Q: Have you ever sculpted the wrong thing?
A: It’s funny. I do the word “Wisconsin” all the time. Wisconsin. Wisconsin. Wisconsin. And it’s not beyond me to misspell Wisconsin.

A: Where do you get cheese that’s big enough for these projects?
A: I like to use the sizes commonly made today—a forty-pound block, 22-pound wheels, or larger. I often carve 500 and 1000-pound “mammoth” cheddar cylinders. That’s how it’s been made for centuries.

Cheese makers commonly make 640-pound blocks that are 28 by 28 by 24. That’s the industrial size for manufacturing cheddar, Havarti, Monterey jack… made in the large cheese plants twenty-four hours a day, seven days a week.

You know, it takes ten pounds of milk to make one pound of cheese. The average dairy cow produces about seventy pounds a day. Demand for milk for cheese is robust.

Q: Do you draw your designs or do you just sculpt?
A: As a rule, sketch and plan ahead… Cheese sculpting is subtractive; you can NOT put it back! It’s also polite for your audience to see what you’re carving. They will still ask, “What are you making??”
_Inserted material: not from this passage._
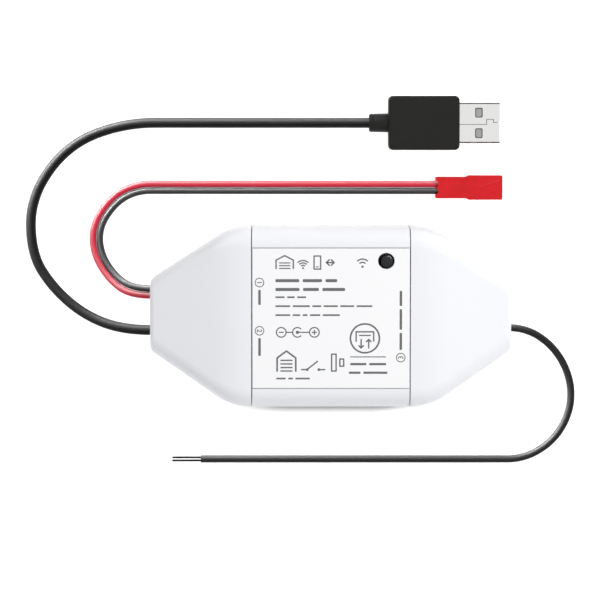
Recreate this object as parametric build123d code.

Sometimes I spend hours or days sketching. The large sculptures can be very elaborate. You are working in 3D! I’ll draw on a quarter-inch grid and then blow it up into two actual-sized patterns one to cut, one to post near the cheese.

Q: Are there other cheese sculptors out there?
A: I can count them on one hand: a couple ladies and a man; a few butter sculptors that occasionally carve cheese, and a few chefs but no one else has a full-time crazy career like me!

Q: How long will you be doing this?
A: Till I die in the harness.

It’s not work to me. It’s an art project. I don’t think, “Ugh, another one.” Instead, it’s, “How can I fit this one in? Where can I get the cheese? How can I make it great?!”

Q: You’re amazing.
A: I guess I am famous in the cheese world. The sky is my limit.